## [STATED EXERCISE]
Below is the data. Give it again, complete and exact.
start
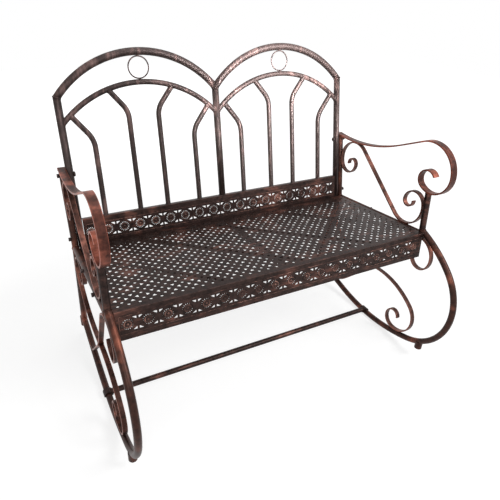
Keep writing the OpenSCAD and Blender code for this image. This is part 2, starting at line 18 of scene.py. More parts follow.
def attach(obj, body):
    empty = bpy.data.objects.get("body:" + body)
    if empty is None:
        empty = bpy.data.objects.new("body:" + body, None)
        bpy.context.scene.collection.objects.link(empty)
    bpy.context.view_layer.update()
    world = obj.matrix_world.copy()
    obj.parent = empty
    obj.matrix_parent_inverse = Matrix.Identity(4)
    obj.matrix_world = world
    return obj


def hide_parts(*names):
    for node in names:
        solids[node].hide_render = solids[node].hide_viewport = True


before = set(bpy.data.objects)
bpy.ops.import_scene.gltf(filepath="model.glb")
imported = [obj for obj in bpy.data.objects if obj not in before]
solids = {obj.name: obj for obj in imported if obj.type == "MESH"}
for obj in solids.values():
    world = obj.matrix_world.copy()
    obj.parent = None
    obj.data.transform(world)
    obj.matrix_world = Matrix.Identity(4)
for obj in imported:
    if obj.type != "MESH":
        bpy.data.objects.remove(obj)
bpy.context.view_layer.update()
end
## [RESPONSE]
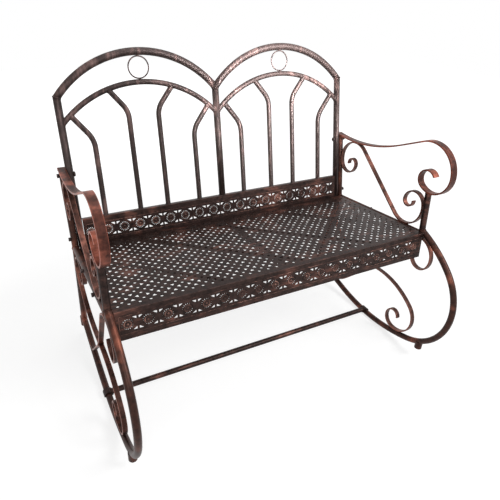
Keep writing the OpenSCAD and Blender code for this image. This is part 2, starting at line 18 of scene.py. More parts follow.
def attach(obj, body):
    empty = bpy.data.objects.get("body:" + body)
    if empty is None:
        empty = bpy.data.objects.new("body:" + body, None)
        bpy.context.scene.collection.objects.link(empty)
    bpy.context.view_layer.update()
    world = obj.matrix_world.copy()
    obj.parent = empty
    obj.matrix_parent_inverse = Matrix.Identity(4)
    obj.matrix_world = world
    return obj


def hide_parts(*names):
    for node in names:
        solids[node].hide_render = solids[node].hide_viewport = True


before = set(bpy.data.objects)
bpy.ops.import_scene.gltf(filepath="model.glb")
imported = [obj for obj in bpy.data.objects if obj not in before]
solids = {obj.name: obj for obj in imported if obj.type == "MESH"}
for obj in solids.values():
    world = obj.matrix_world.copy()
    obj.parent = None
    obj.data.transform(world)
    obj.matrix_world = Matrix.Identity(4)
for obj in imported:
    if obj.type != "MESH":
        bpy.data.objects.remove(obj)
bpy.context.view_layer.update()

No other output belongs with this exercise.